Plenty of smaller startups survived, still develop, support and improve their software very far from everything you're describing here. Should maintainers be paid less and less as the project ages?
Software shouldn't get cheaper as it ages. Big tech companies should stop milking monopolies off tax payer funds. It has nothing to do with the cost / lifecycle of software
But like idk. I feel like cost going down on physical items makes sense to a point. But I've hosted a few services and that shit got harder and more involved the longer it went on. Maybe that's just a skill issue tho. Love to hear your thoughts
I got server space pretty cheap recently. There's a lot of competition in that space and they compete on price as well as quality
So whatever performance level you need doesn't cost a lot more than the fraction of hardware lifetime you're buying
"Harder" depends on what services you're offering. Email is hard now; web is no harder (though web sites are as hard as you want them to be), hosting a game server is as easy as it ever has been
Yes it gets harder, but it doesn't get 10x harder with 10x users. It should scale somewhat logarithmically. With millions of users that makes it still much cheaper to operate per user than with a thousand.
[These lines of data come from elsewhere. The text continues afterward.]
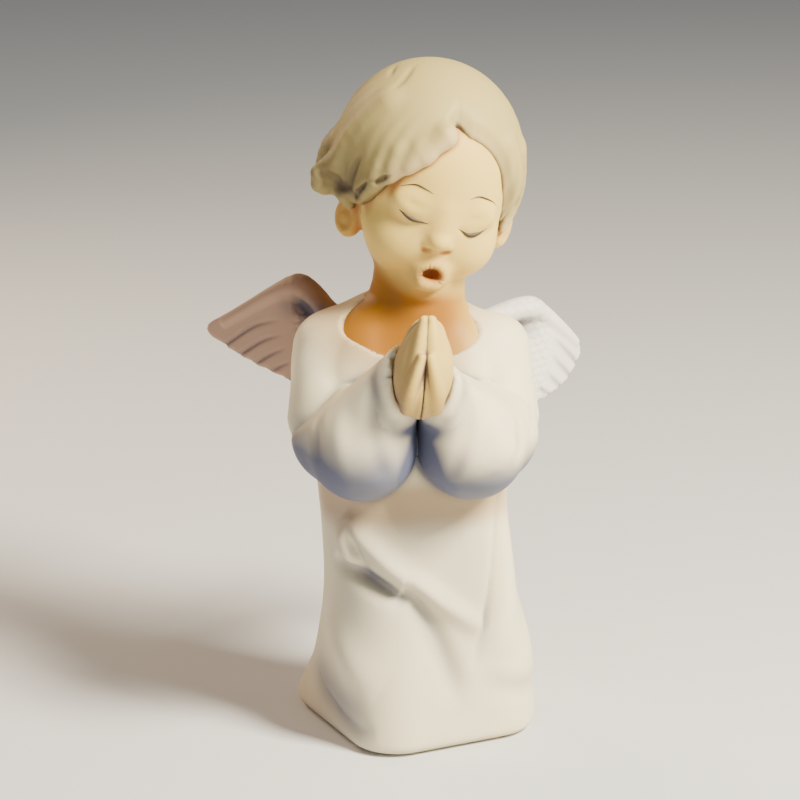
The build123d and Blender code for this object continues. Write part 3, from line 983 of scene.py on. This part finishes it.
# ---------------------------------------------------------------- settings


def colour_property(name, description, default):
    return FloatVectorProperty(
        name=name, description=description, default=default, subtype="COLOR", min=0, max=1, size=3
    )


def skin_property(name, default, least):
    description = "Edge length of the " + name.lower() + "'s mesh, in millimetres"
    return FloatProperty(name=name + " skin", description=description, default=default, min=least, max=3)


def length_property(name, description, default):
    return FloatProperty(name=name, description=description, default=default, unit="LENGTH")


class FigurineSizes(bpy.types.PropertyGroup):
    robe_skin: skin_property("Robe", 0.55, 0.3)
    head_skin: skin_property("Head", 0.40, 0.2)
    hair_skin: skin_property("Hair", 0.42, 0.2)
    hand_skin: skin_property("Hand", 0.26, 0.15)
    wing_skin: skin_property("Wing", 0.30, 0.15)
    floor_size: length_property("Floor size", "Width of the floor under the figurine", 10.0)
    camera_distance: length_property("Camera distance", "How far the camera stands off", 0.62)


class FigurineColours(bpy.types.PropertyGroup):
    robe: colour_property("Robe", "The robe's open surface", (0.88, 0.79, 0.54))
    # Painted shade colour for the robe's recesses, undersides, folds and shaded side.
    robe_shade: colour_property("Robe shade", "Airbrushed into the robe's recesses", (0.095, 0.105, 0.17))
    skin: colour_property("Skin", "Face, neck and hands", (0.82, 0.585, 0.15))
    # Painted shade colour for the skin's recesses.
    skin_shade: colour_property("Skin shade", "Airbrushed into the skin's recesses", (0.50, 0.22, 0.06))
    # Painted shade colour between the fingers and on the hands' shaded sides.
    hand_shade: colour_property("Hand shade", "Airbrushed between the fingers", (0.20, 0.13, 0.10))
    # Painted warm shade colour: round the neck, under the sleeves, at the train, on the right ear, low on the
    # hands and on the wing roots.
    warm: colour_property("Warm", "Airbrushed round the neck and the wing roots", (0.34, 0.135, 0.008))
    lips: colour_property("Mouth", "The inside of the mouth", (0.26, 0.10, 0.05))
    hair: colour_property("Hair", "The hair's open surface", (0.48, 0.385, 0.145))
    # Painted shade colour between the locks and along the partings.
    hair_shade: colour_property("Hair shade", "Airbrushed between the locks", (0.115, 0.085, 0.045))
    hair_root: colour_property("Hair root", "Where the hair fades into the skin", (0.66, 0.50, 0.24))
    # The right wing's browner colour is painted shade and warm reflected light; the left wing shows the plain
    # colour.
    right_wing: colour_property("Right wing", "The wing at the figurine's right", (0.50, 0.32, 0.22))
    left_wing: colour_property("Left wing", "The wing at the figurine's left", (0.82, 0.79, 0.72))
    # Painted shade colour between the feathers and in the hollows.
    wing_shade: colour_property("Wing shade", "Airbrushed between the feathers", (0.24, 0.21, 0.24))
    line: colour_property("Painted line", "Brows and lids", (0.05, 0.03, 0.012))


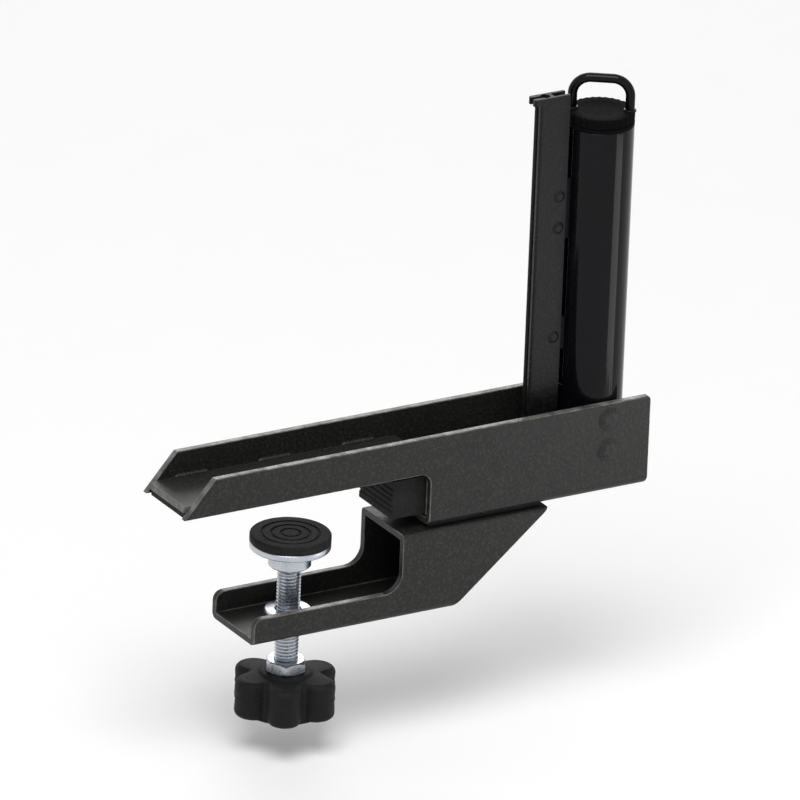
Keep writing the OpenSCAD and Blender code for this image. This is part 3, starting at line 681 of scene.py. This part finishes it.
def pressureDisc():
    low, high = boxMm("pressure_disc")
    neckLow = boxMm("retaining_bush")[0].z
    r = high.x
    rim = footLook["rim"]
    hub = footLook["hubR"]
    edge = footLook["hubEdge"]
    bore = footLook["socketR"]
    plateLow = high.z - footLook["plate"]
    socketRoof = plateLow - footLook["socketRoof"]
    rows = [(bore, neckLow), (hub - edge, low.z), (hub, low.z + edge)]
    rows += [(hub + out, plateLow - down) for out, down in footLook["fillet"]]
    rows += arcRows(r - rim, plateLow + rim, rim, -90, 0, 5)
    rows += arcRows(r - rim, high.z - rim, rim, 0, 90, 5) + [(0, high.z)]
    bm = ringSolid(bmesh.new(), rows, 72)
    ringSolid(bm, [(bore, neckLow), (bore, socketRoof), (0, socketRoof)], 72)
    dressNode("pressure_disc", "stamped", tidyMesh(bm), 28)


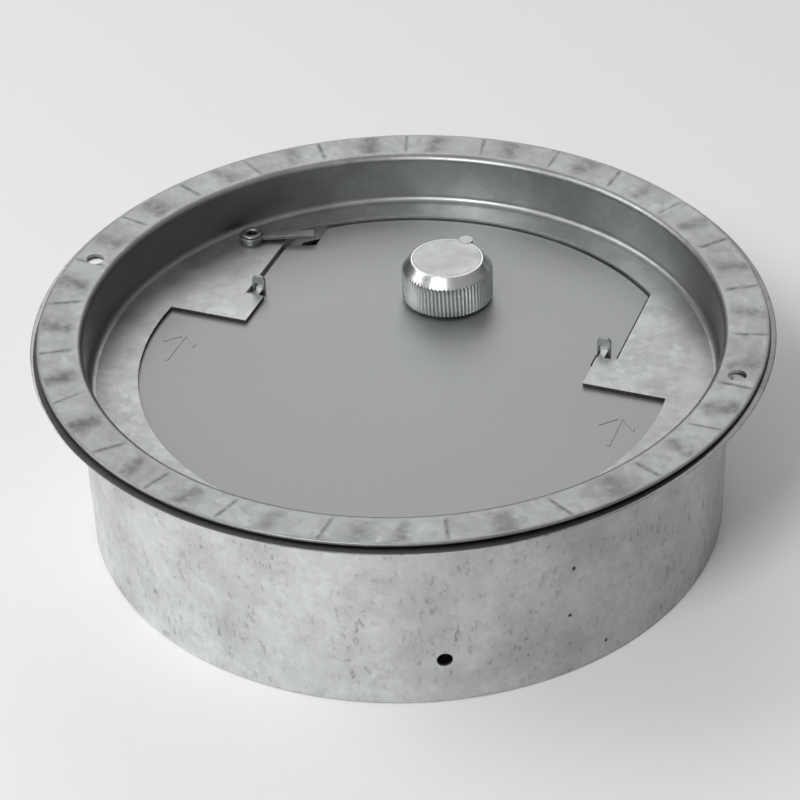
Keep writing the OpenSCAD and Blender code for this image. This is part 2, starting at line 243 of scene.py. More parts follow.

I host an ever growing system in the cloud. Everything you build needs to be maintained and monitored, and the more users you have, the more features they demand.
You can still spread cost out across more users, but it's not like the software is just "done" and sits there being used
Everyone likes to pile on, but do the costs go down? Cloud isn’t run in a vacuum. You’ve got a data center full of employees keeping the place running. The data center has electricity and cooling costs. The company runs an HR department. The electric company raises prices. The hardware the “cloud” lives on wears out and needs to be replaced. All of these costs involve humans and humans demand annual raises to keep up with inflation. Also, investors that gave you the money to build the cloud and keep it running demand a return on their investment. They don’t just give out their money for free. So, I can’t help but feel this is not an accurate view of the world.